Exercise brief: From the records below, pull each line that has "three".

The data:
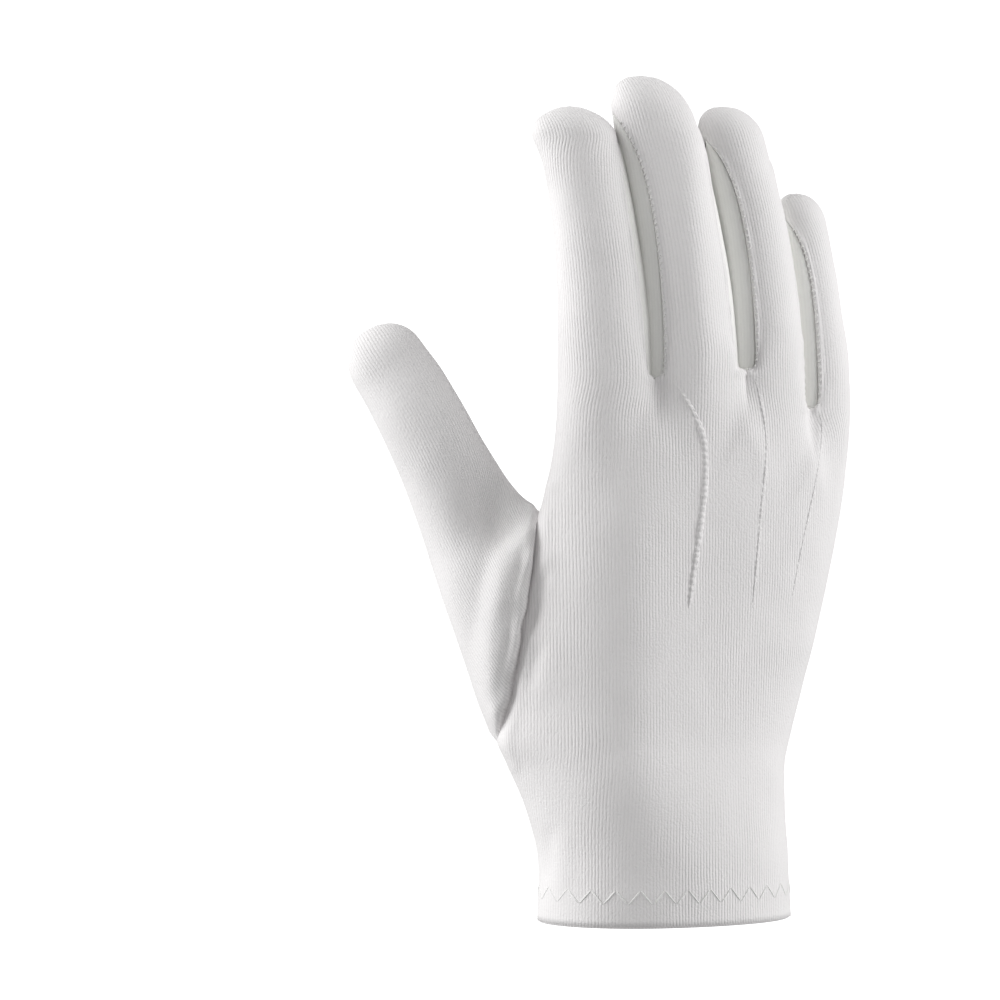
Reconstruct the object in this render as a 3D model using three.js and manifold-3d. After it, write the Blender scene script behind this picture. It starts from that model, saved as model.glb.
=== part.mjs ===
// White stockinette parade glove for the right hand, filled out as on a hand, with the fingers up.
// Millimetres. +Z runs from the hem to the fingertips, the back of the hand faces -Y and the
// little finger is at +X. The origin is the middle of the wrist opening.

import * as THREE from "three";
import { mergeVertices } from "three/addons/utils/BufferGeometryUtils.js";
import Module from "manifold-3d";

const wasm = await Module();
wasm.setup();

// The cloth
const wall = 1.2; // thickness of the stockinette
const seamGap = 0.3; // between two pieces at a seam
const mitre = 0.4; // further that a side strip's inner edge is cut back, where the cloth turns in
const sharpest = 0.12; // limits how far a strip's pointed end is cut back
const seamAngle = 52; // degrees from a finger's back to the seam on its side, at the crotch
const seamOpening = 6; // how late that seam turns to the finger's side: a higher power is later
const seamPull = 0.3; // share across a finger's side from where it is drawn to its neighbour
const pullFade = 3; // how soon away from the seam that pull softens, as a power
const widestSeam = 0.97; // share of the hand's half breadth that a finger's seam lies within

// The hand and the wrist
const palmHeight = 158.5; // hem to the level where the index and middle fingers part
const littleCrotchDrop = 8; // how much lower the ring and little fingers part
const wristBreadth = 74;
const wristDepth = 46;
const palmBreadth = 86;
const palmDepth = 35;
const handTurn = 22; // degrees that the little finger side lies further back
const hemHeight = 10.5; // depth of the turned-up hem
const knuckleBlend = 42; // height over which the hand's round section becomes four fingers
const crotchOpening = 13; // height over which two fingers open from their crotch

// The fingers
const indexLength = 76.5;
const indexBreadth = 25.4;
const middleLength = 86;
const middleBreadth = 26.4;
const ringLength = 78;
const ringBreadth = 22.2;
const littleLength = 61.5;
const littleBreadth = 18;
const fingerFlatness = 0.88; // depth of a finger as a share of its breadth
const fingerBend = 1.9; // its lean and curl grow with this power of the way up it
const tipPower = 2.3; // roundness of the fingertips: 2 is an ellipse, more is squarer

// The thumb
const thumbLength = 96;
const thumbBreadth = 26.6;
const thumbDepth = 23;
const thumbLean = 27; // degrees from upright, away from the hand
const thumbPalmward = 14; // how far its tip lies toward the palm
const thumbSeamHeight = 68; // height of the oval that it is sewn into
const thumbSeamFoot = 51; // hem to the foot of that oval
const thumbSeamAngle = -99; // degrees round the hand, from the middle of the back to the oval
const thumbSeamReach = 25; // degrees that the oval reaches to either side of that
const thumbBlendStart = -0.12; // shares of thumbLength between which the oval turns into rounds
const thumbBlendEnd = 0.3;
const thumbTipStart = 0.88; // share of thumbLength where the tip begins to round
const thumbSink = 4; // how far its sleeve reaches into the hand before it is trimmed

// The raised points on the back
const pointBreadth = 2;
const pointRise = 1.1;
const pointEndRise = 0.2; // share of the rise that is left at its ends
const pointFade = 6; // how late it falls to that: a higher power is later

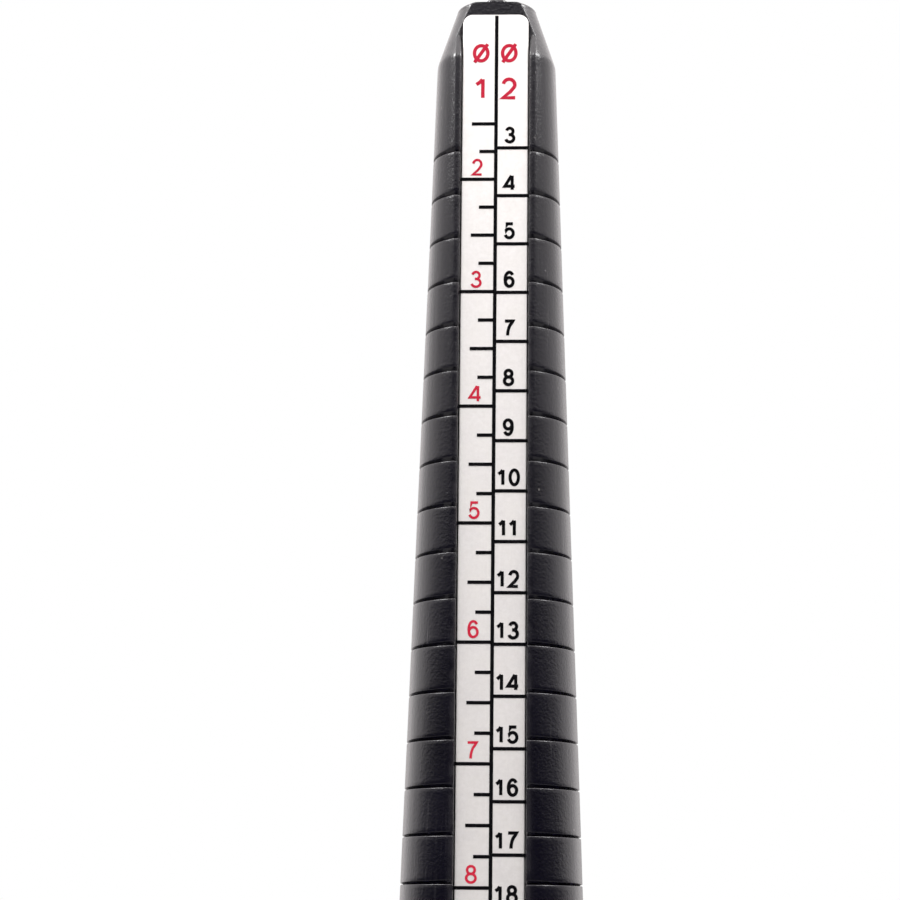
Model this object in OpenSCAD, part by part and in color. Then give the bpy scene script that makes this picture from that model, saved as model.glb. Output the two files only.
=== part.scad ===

Correct output:
Reconstruct the object in this render as a 3D model using three.js and manifold-3d. After it, write the Blender scene script behind this picture. It starts from that model, saved as model.glb.
import * as THREE from "three";
import { mergeVertices } from "three/addons/utils/BufferGeometryUtils.js";